A deeper philosophical question concerns the relationship between in-context learning and gradient descent that COLD-Steer exploits. The framework assumes a mathematical alignment between how models update their predictions given context and how they would update their weights given training data. This suggests that transformers implement a form of implicit meta-learning, where the computation performed during forward passes mirrors optimization dynamics. While recent work on learning dynamics supports this view, the extent to which this alignment holds across different model architectures, scales, and training regimes remains an open empirical question.
Conclusion
COLD-Steer represents a methodological shift in how we approach language model control. By framing steering as the simulation of learning rather than the extraction of static directions, Sharma and Trivedi bridge the gap between inference-time intervention and training-time adaptation. The framework's ability to achieve high steering fidelity with minimal examples opens practical pathways for personalized, context-aware AI systems that respect diverse human preferences without prohibitive data requirements.

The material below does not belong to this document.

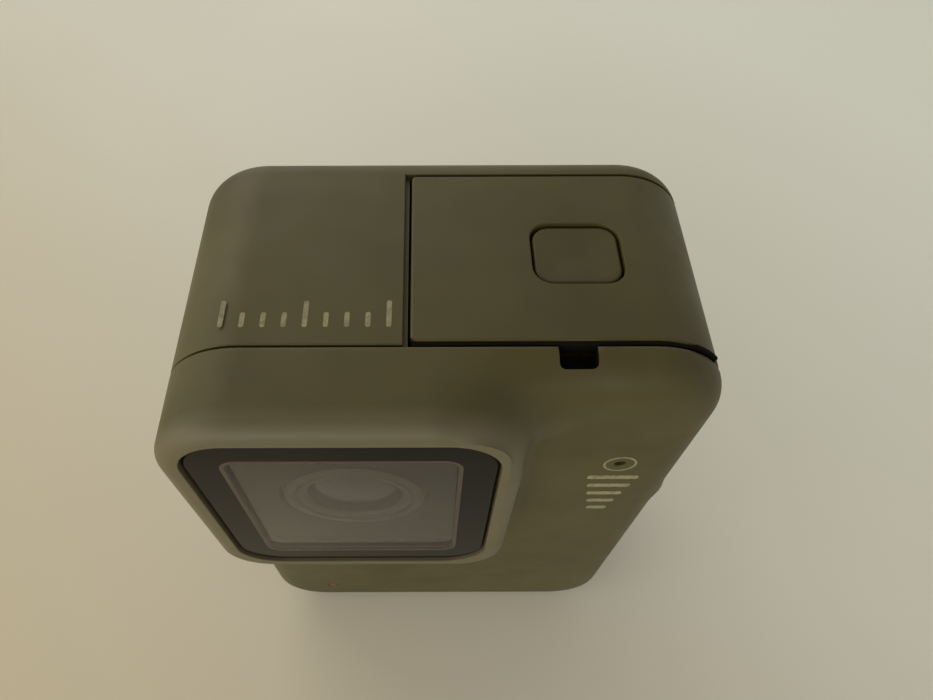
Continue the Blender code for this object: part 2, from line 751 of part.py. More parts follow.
def card_socket():
    low, high, radius = slot_box()
    socket = slab("card_socket", low, high, radius, (SLOT_BOTTOM, PORT_TOP), facing_top, steel(), steps=1)
    slot = outline(*grown(*card_box(), SLIM), 0.2 * MM, 1)
    cut(socket, "card_slot", [prism(slot, (SLOT_BOTTOM + 0.4 * MM, PORT_TOP + WALL))], facing_top)
    return socket


def memory_card():
    edge = 0.3 * MM
    low, high = card_box()
    shape = outline(low, high, edge, 1)
    rings = [(shape, CARD_TOP - CARD_LONG), (shape, CARD_TOP)]
    return body("memory_card", rings, facing_top, black_plastic())


def port_board():
    low = (PORT_X - BOARD_MARGIN, PORT_BOTTOM)
    high = (PORT_X + SLOT_WIDE + BOARD_MARGIN, SEAT_Z - SEAT_WALL - FIT)
    return slab("port_board", low, high, 0.6 * MM, (PORT_BOARD_Y, PORT_BOARD_Y + BOARD_T), facing_front,
                circuit_board(), steps=1)


# The side door and what moves with it


def door_band(inset_out, inset_in, left, bottom):
    return corner_path(inset_out, left, bottom) + corner_path(inset_in, left, bottom)[::-1]


def side_door():
    origin = (HINGE_X, HINGE_Y, HINGE_Z)
    band = door_band(0, DOOR_SKIN, DOOR_LEFT, HINGE_Z)
    door = body("side_door", prism(band, (DOOR_FRONT, DOOR_BACK)), facing_front, case_paint(), origin)
    knuckle = circle((HINGE_X, HINGE_Z), KNUCKLE_R, 16)
    join(door, "door_knuckle", [prism(knuckle, (DOOR_FRONT + SLIM, DOOR_BACK - SLIM))], facing_front)
    door_rim(door)
    gap_low = (HINGE_X - 2 * KNUCKLE_R, HINGE_Z - 2 * KNUCKLE_R)
    gap = outline(gap_low, (HINGE_X + 3 * KNUCKLE_R, HINGE_Z + KNUCKLE_R), 0.3 * MM, 1)
    half = ARM_WIDE / 2 + FIT
    cut(door, "arm_gap", [prism(gap, (HINGE_Y - half, HINGE_Y + half))], facing_front)
    bore = circle((HINGE_X, HINGE_Z), PIN_R + PIN_PLAY, FINE)
    bore_half = PIN_LONG / 2 + 2.4 * MM
    cut(door, "pin_bore", [prism(bore, (HINGE_Y - bore_half, HINGE_Y + bore_half))], facing_front)
    hole = stadium((LATCH_CX, LATCH_CY), LATCH_WIDE, LATCH_LONG, FIT, LATCH_R)
    lip = stadium((LATCH_CX, LATCH_CY), LATCH_WIDE, LATCH_LONG, 2 * FIT, LATCH_R)
    cut(door, "latch_hole", [[(hole, TOP - 2 * DOOR_SKIN), (hole, TOP - FIT), (lip, TOP), (lip, TOP + WALL)]],
        facing_top)
    return door


def liner_right():
    return SEAT_X - 0.6 * MM


def door_rim(door):
    """Walls under the door's skin along its free edge and both ends."""
    bottom = SEAT_Z + RIM_LIFT
    top = TOP - DOOR_SKIN / 2
    right = liner_right()
    walls = [((DOOR_LEFT, DOOR_FRONT), (DOOR_LEFT + DOOR_RIM, DOOR_BACK)),
             ((DOOR_LEFT, DOOR_FRONT), (right, DOOR_FRONT + DOOR_RIM)),
             ((DOOR_LEFT, DOOR_BACK - DOOR_RIM), (right, DOOR_BACK))]
    for number, (low, high) in enumerate(walls):
        join(door, f"rim_{number}", [prism(outline(low, high, 0.1 * MM, 1), (bottom, top))], facing_top)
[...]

Looking forward, several research directions emerge naturally from this work. Can we extend the one-step approximation to multi-step learning dynamics, simulating several iterations of fine-tuning within a single inference pass? How do the steering directions derived through COLD-Steer relate to the intrinsic dimensionality of model behaviors? And perhaps most importantly, can we develop theoretical guarantees for when activation-space gradient approximations reliably induce desired behavioral changes? As the field moves toward more adaptive and controllable AI, answers to these questions will determine whether simulated learning becomes a standard primitive in the alignment toolkit.